抽刀断水水更流。面对封建统治阶级的血腥镇压,民间宗教非但没有随之消沉,反而与农民革命运动结合起来,在天灾人祸接踵而至,社会动乱之际,组织和策动了一次又一次的农民暴动或农民起义,率领农民大众与封建统治阶级展开了血与火的战斗。纵观明清时期农民战争史,其中大多数农民暴动和农民起义,都深深打上了民间宗教的印记,都是由民间宗教运动直接或间接转化的。如明天启二年(1622)徐鸿儒、于弘志领导的山东、北直东大乘教及其分支棒棰会大起义,清乾隆三十九年(1774)王伦领导的山东清水教起义,嘉庆元年(1796)刘之协、王聪儿、姚之富领导的川楚陕混元教、西天大乘教、三阳教大起义,嘉庆十八年(1813)林清、李文成领导的直鲁豫天理教大起义,道光十五年(1835)曹顺领导的山西先天教起义,以及近代爆发的义和团运动等。这些主要由华北民间宗教组织和策动,中心区同样在华北大地的农民革命运动,都以其英勇悲壮的斗争事迹名垂史册。

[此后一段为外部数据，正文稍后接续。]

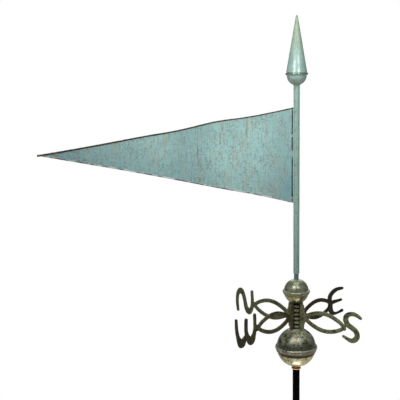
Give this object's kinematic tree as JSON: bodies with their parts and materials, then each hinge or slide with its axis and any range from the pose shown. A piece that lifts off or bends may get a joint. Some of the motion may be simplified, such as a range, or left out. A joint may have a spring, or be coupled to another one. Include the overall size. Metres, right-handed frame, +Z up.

任何事物都有其正负两面。以华北为中心的民间宗教运动,从一开始,就出现异化。那些自我标榜“救世主”的教首,大多因创教而致富。明万历时,东大乘教主王森创教前是个穷皮匠,创教后被门徒奉为佛祖,依靠教徒纳献,成为滦州一带的豪门地主。在此之前的无为教、黄天道,其创教者罗清与李宾及其后裔,也因教徒“馈送颇多”,富甲一方。清代八卦教创始人刘佐臣与其子孙,“有地数十顷”,家中藏银万两,还捐钱买官,当上了州同或知县。
为了保住既得利益,防止教权与财富旁落,这些教首在教内实行森严的教阶制同时,还推行了教权的家族世袭制,于是一个个“神圣家族”先后出现了,如上述黄天道中的李姓家族、东大乘教中的王姓家族、八卦教中的刘姓家族等。在这些“神圣家族”统治的教门内部,创教祖师及其子孙既是至高无上的宗教权威,“职掌”着广大信徒彼岸世界的“命运”,又是尘世中的大地主、大富豪,过着形同王侯般的腐朽生活。这些“神圣家族”统治各自教门的时间,少则三五代,多则七八代,长达一二百年之久。它们已将民间宗教运动变为少数人发财致富的工具,从而给农民大众造成了更为严重的经济剥削;又把一个个凡夫俗子推上了神灵的宝座,从而为农民大众套上了新的精神桎梏。明清时期民间宗教运动中出现的这种异化现象,是秦汉以来封建等级制与宗法制的一种表现形式,只不过是披上一件神秘的外衣而已。